Luckily, there are many ways to reduce the amount of Portland cement in concrete while maintaining the properties needed for excellent performance in the hardened concrete. This is low hanging fruit to increase concretes’ sustainability profile and can be implemented immediately to lower the EC, or carbon footprint, of concrete on many projects.
The amount and strength of concrete needed for certain applications could be categorized as low hanging fruit, as well. The basic rule here is to not use more than you need for the desired performance.
For example: specifications that call for concrete sidewalks at any thickness more than 4 inches. In light duty pavements, such as parking lots, 4 inches of concrete is sufficient. Using 6 inches of concrete for pedestrian sidewalks doesn't make sense, either. The same thing can often be applied to specifying more compressive strength than is needed for a particular application.
The specification of strength is a bit more complicated than thickness since some applications require higher compressive strengths for durability rather than for structural capacity, and the time needed to develop strength often has a big impact on the project’s schedule. Still, if your application doesn’t call for 5000 psi concrete, don’t use it.
Beyond Low Hanging Fruit
In the long term, there are many exciting developments in progress that offer the possibility of dramatic reductions in the EC of in-place concrete. These include alternative binders, alternatives to both coarse aggregate and fine aggregate in a concrete mixture, and a wide variety of chemical and mineral admixtures that can be incorporated to reduce the cement content in many types of concrete.
Here's a quick look at some of these and an estimate of their impact in lowering concrete’s EC:
- Portland Limestone Cement (PLC), or Type 1L Cement: Soon to be the primary cement across the country. Reduction of EC (versus existing Type 1 cements) is about 5-10%, with little to no impact on the performance of concrete. Note that PLC is not new and is well vetted.
- CO2 Mineralization: At scale and in use now, it is nearly a 5% reduction of EC. This technology is virtually transparent to the end user regarding strength and set times.
- CO2 Injection and Curing: At early industrial scale, it is likely best for block and precast plants, and it could produce ‘carbon negative’ concrete products by completely offsetting the EC in the concrete.
- Fly Ash Closure by Harvesting: I cite this term based on my involvement with ‘harvesting’ fly ash from old impoundments at power plants. While estimates vary, there are at least a couple of decades of fly ash that could be harvested and beneficially re-used in concrete across the country. Barriers here are regulatory and bureaucratic, and initial capital cost, but there are mature technologies in use today in some areas. Fly ash replaces 20-30% of cement, thus providing significant EC reduction. Regional utilities are key decision makers as they own the impoundments.
- Ground Glass Pozzolan: At industrial scale now. Recycles all types of glass to produce a pozzolan for concrete that will be an important alternative to Class F and C fly ash. Plus, it solves a nasty recycling issue for cities and states.
- Cultured Aggregate: “Grown” using recaptured CO2, it’s at industrial scale but has very limited availability. Potential reduction of concrete’s EC to zero, or below, for mixes that use this as the primary aggregate.

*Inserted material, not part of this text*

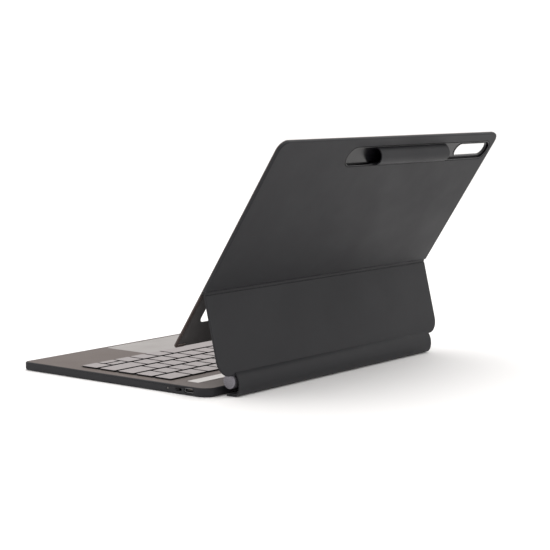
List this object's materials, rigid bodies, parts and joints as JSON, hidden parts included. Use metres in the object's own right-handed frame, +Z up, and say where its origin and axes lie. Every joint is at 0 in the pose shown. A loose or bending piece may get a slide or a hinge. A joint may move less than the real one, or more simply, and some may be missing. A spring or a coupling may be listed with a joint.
{
  "type": "tablet keyboard case",
  "caption": "Folding tablet case: thin keyboard base with trackpad, rear hinge barrel, flap and leaning back panel with stylus cover and camera window.",
  "frame": {"origin": "middle of the base's flat underside, on the desk", "axes": "+X across the width to the user's right, -Y towards the user, +Z up"},
  "size_m": [0.286, 0.2597, 0.1852],
  "materials": {
    "soft_cover": "soft-touch polyurethane laminate, fine matt grain",
    "base_wrap": "soft-touch coating moulded round the base, matt",
    "lining": "short-pile microfibre lining on glass-fibre sheet",
    "deck_finish": "warm grey sprayed polycarbonate, satin",
    "key_plastic": "moulded keycap, light warm grey, matt",
    "pad_glass": "etched glass touch surface, light warm grey",
    "satin_metal": "satin anodised strip",
    "hinge_metal": "bead-blasted anodised tube, mid grey",
    "steel": "stamped or turned steel",
    "black_plastic": "moulded black plastic",
    "circuit_board": "solder-masked glass-epoxy board",
    "cell_foil": "pouch cell in laminated foil",
    "silicone": "translucent silicone dome sheet",
    "lens": "clear light pipe"
  },
  "bodies": {
    "base": {"base_skin": "base_wrap", "base_tray": "black_plastic", "deck_plate": "deck_finish", "key_support_plate": "steel", "dome_sheet": "silicone", "logic_board": "circuit_board", "battery_left": "cell_foil", "battery_right": "cell_foil", "contact_strip": "satin_metal", "usb_c_port": "steel", "status_led": "lens", "hinge_knuckle_left": "steel", "hinge_knuckle_right": "steel", "hinge_pin_left": "steel", "hinge_pin_right": "steel", "spine_skin": "soft_cover"},
    "flap": {"barrel_center": "hinge_metal", "barrel_end_left": "hinge_metal", "barrel_end_right": "hinge_metal", "barrel_cap_left": "hinge_metal", "barrel_cap_right": "hinge_metal", "hinge_leaf_left": "steel", "hinge_leaf_right": "steel", "flap_skin": "soft_cover", "flap_board": "black_plastic", "flap_lining": "lining", "fold_hinge": "soft_cover"},
    "panel": {"panel_skin": "soft_cover", "panel_board": "black_plastic", "magnet_bar_upper": "steel", "magnet_bar_lower": "steel", "holder_plate": "lining", "stylus_tray": "black_plastic", "stylus_cover": "soft_cover", "camera_bezel": "black_plastic"},
    "trackpad": {"trackpad_glass": "pad_glass"},
    "switch_knob": {"power_switch": "black_plastic"},
    "key_grave": {"key_grave": "key_plastic"},
    "key_backspace": {"key_backspace": "key_plastic"},
    "key_tab": {"key_tab": "key_plastic"},
    "key_backslash": {"key_backslash": "key_plastic"},
    "key_caps_lock": {"key_caps_lock": "key_plastic"},
    "key_enter": {"key_enter": "key_plastic"},
    "key_shift_left": {"key_shift_left": "key_plastic"},
    "key_shift_right": {"key_shift_right": "key_plastic"},
    "key_control_left": {"key_control_left": "key_plastic"},
    "key_function": {"key_function": "key_plastic"},
    "key_menu": {"key_menu": "key_plastic"},
    "key_alt_left": {"key_alt_left": "key_plastic"},
    "key_space": {"key_space": "key_plastic"},
    "key_alt_right": {"key_alt_right": "key_plastic"},
    "key_control_right": {"key_control_right": "key_plastic"},
    "key_arrow_left": {"key_arrow_left": "key_plastic"},
    "key_arrow_up": {"key_arrow_up": "key_plastic"},
    "key_arrow_down": {"key_arrow_down": "key_plastic"},
    "key_arrow_right": {"key_arrow_right": "key_plastic"},
    "keys_number_row": {"keys_number_row": "key_plastic"},
    "keys_tab_row": {"keys_tab_row": "key_plastic"},
    "keys_caps_row": {"keys_caps_row": "key_plastic"},
    "keys_shift_row": {"keys_shift_row": "key_plastic"}
  },
  "joints": [
    {"name": "flap_hinge", "type": "hinge", "parent": "base", "child": "flap", "pos_m": [0, 0.1025, 0.0108], "axis": [1, 0, 0], "range_deg": [-6, 76.4]},
    {"name": "panel_fold", "type": "hinge", "parent": "flap", "child": "panel", "pos_m": [0, 0.09223, 0.07478], "axis": [1, 0, 0], "range_deg": [-3.8, 46.8]},
    {"name": "trackpad_click", "type": "slide", "parent": "base", "child": "trackpad", "axis": [0, 0, -1], "range_m": [0, 0.0004], "stiffness_N_per_m": 3000, "springref_m": -0.0002},
    {"name": "power_slide", "type": "slide", "parent": "base", "child": "switch_knob", "axis": [0, 1, 0], "range_m": [0, 0.0022]},
    {"name": "press_key_grave", "type": "slide", "parent": "base", "child": "key_grave", "axis": [0, 0, -1], "range_m": [0, 0.0012], "stiffness_N_per_m": 400, "springref_m": -0.0003},
    {"name": "press_key_backspace", "type": "slide", "parent": "base", "child": "key_backspace", "axis": [0, 0, -1], "range_m": [0, 0.0012], "stiffness_N_per_m": 400, "springref_m": -0.0003},
    {"name": "press_key_tab", "type": "slide", "parent": "base", "child": "key_tab", "axis": [0, 0, -1], "range_m": [0, 0.0012], "stiffness_N_per_m": 400, "springref_m": -0.0003},
    {"name": "press_key_backslash", "type": "slide", "parent": "base", "child": "key_backslash", "axis": [0, 0, -1], "range_m": [0, 0.0012], "stiffness_N_per_m": 400, "springref_m": -0.0003},
    {"name": "press_key_caps_lock", "type": "slide", "parent": "base", "child": "key_caps_lock", "axis": [0, 0, -1], "range_m": [0, 0.0012], "stiffness_N_per_m": 400, "springref_m": -0.0003},
    {"name": "press_key_enter", "type": "slide", "parent": "base", "child": "key_enter", "axis": [0, 0, -1], "range_m": [0, 0.0012], "stiffness_N_per_m": 400, "springref_m": -0.0003},
    {"name": "press_key_shift_left", "type": "slide", "parent": "base", "child": "key_shift_left", "axis": [0, 0, -1], "range_m": [0, 0.0012], "stiffness_N_per_m": 400, "springref_m": -0.0003},
    {"name": "press_key_shift_right", "type": "slide", "parent": "base", "child": "key_shift_right", "axis": [0, 0, -1], "range_m": [0, 0.0012], "stiffness_N_per_m": 400, "springref_m": -0.0003},
    {"name": "press_key_control_left", "type": "slide", "parent": "base", "child": "key_control_left", "axis": [0, 0, -1], "range_m": [0, 0.0012], "stiffness_N_per_m": 400, "springref_m": -0.0003},
    {"name": "press_key_function", "type": "slide", "parent": "base", "child": "key_function", "axis": [0, 0, -1], "range_m": [0, 0.0012], "stiffness_N_per_m": 400, "springref_m": -0.0003},
    {"name": "press_key_menu", "type": "slide", "parent": "base", "child": "key_menu", "axis": [0, 0, -1], "range_m": [0, 0.0012], "stiffness_N_per_m": 400, "springref_m": -0.0003},
    {"name": "press_key_alt_left", "type": "slide", "parent": "base", "child": "key_alt_left", "axis": [0, 0, -1], "range_m": [0, 0.0012], "stiffness_N_per_m": 400, "springref_m": -0.0003},
    {"name": "press_key_space", "type": "slide", "parent": "base", "child": "key_space", "axis": [0, 0, -1], "range_m": [0, 0.0012], "stiffness_N_per_m": 400, "springref_m": -0.0003},
    {"name": "press_key_alt_right", "type": "slide", "parent": "base", "child": "key_alt_right", "axis": [0, 0, -1], "range_m": [0, 0.0012], "stiffness_N_per_m": 400, "springref_m": -0.0003},
    {"name": "press_key_control_right", "type": "slide", "parent": "base", "child": "key_control_right", "axis": [0, 0, -1], "range_m": [0, 0.0012], "stiffness_N_per_m": 400, "springref_m": -0.0003},
    {"name": "press_key_arrow_left", "type": "slide", "parent": "base", "child": "key_arrow_left", "axis": [0, 0, -1], "range_m": [0, 0.0012], "stiffness_N_per_m": 400, "springref_m": -0.0003},
    {"name": "press_key_arrow_up", "type": "slide", "parent": "base", "child": "key_arrow_up", "axis": [0, 0, -1], "range_m": [0, 0.0012], "stiffness_N_per_m": 400, "springref_m": -0.0003},
    {"name": "press_key_arrow_down", "type": "slide", "parent": "base", "child": "key_arrow_down", "axis": [0, 0, -1], "range_m": [0, 0.0012], "stiffness_N_per_m": 400, "springref_m": -0.0003},
    {"name": "press_key_arrow_right", "type": "slide", "parent": "base", "child": "key_arrow_right", "axis": [0, 0, -1], "range_m": [0, 0.0012], "stiffness_N_per_m": 400, "springref_m": -0.0003},
    {"name": "press_keys_number_row", "type": "slide", "parent": "base", "child": "keys_number_row", "axis": [0, 0, -1], "range_m": [0, 0.0012], "stiffness_N_per_m": 600, "springref_m": -0.0003},
    {"name": "press_keys_tab_row", "type": "slide", "parent": "base", "child": "keys_tab_row", "axis": [0, 0, -1], "range_m": [0, 0.0012], "stiffness_N_per_m": 600, "springref_m": -0.0003},
    {"name": "press_keys_caps_row", "type": "slide", "parent": "base", "child": "keys_caps_row", "axis": [0, 0, -1], "range_m": [0, 0.0012], "stiffness_N_per_m": 600, "springref_m": -0.0003},
    {"name": "press_keys_shift_row", "type": "slide", "parent": "base", "child": "keys_shift_row", "axis": [0, 0, -1], "range_m": [0, 0.0012], "stiffness_N_per_m": 600, "springref_m": -0.0003}
  ],
  "couplings": [
    {"joint": "panel_fold", "follows": "flap_hinge", "ratio": 0.61126}
  ]
}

- Synthetic Sand: A relatively new arrival, this technology is at industrial scale and expanding. This process takes nearly all plastics as raw material and produces a lightweight sand suitable for use as a partial substitute for regular sand in concrete. Likely a negligible impact on EC in concrete but an exciting solution to recycle rather than landfill plastic waste.
- Nano Scale Materials: Many products fit under this broad umbrella and can lower EC in concrete by reducing cement contents. They sometimes bring other important benefits and can generally be used in conjunction with other strategies described here to produce additional reduction of EC.
- In Place Carbonation of Concrete: Concrete is the only construction material that absorbs CO2 from the atmosphere while in service. Estimates vary, and experts argue, about how much CO2 can be re-absorbed but it appears that 10–20% of original EC can be re-absorbed during the service life of the concrete.
Sustainability is a critical and complex challenge. EC is one dimension of the challenge, but there are many others. Concrete is improving (and reducing) it’s carbon footprint rapidly and additional improvements are in the pipeline. Concrete brings many other crucial benefits to the sustainability of the built environment that other road and bridge construction materials can’t match – things like resilience, long life cycles, life safety and more.
As concrete people we must be in the conversation to make sure our material is accurately represented. R&B
Alan Sparkman, CAE, LEED AP, CCPf, has served as the Executive Director of the Tennessee Concrete Association since 1998.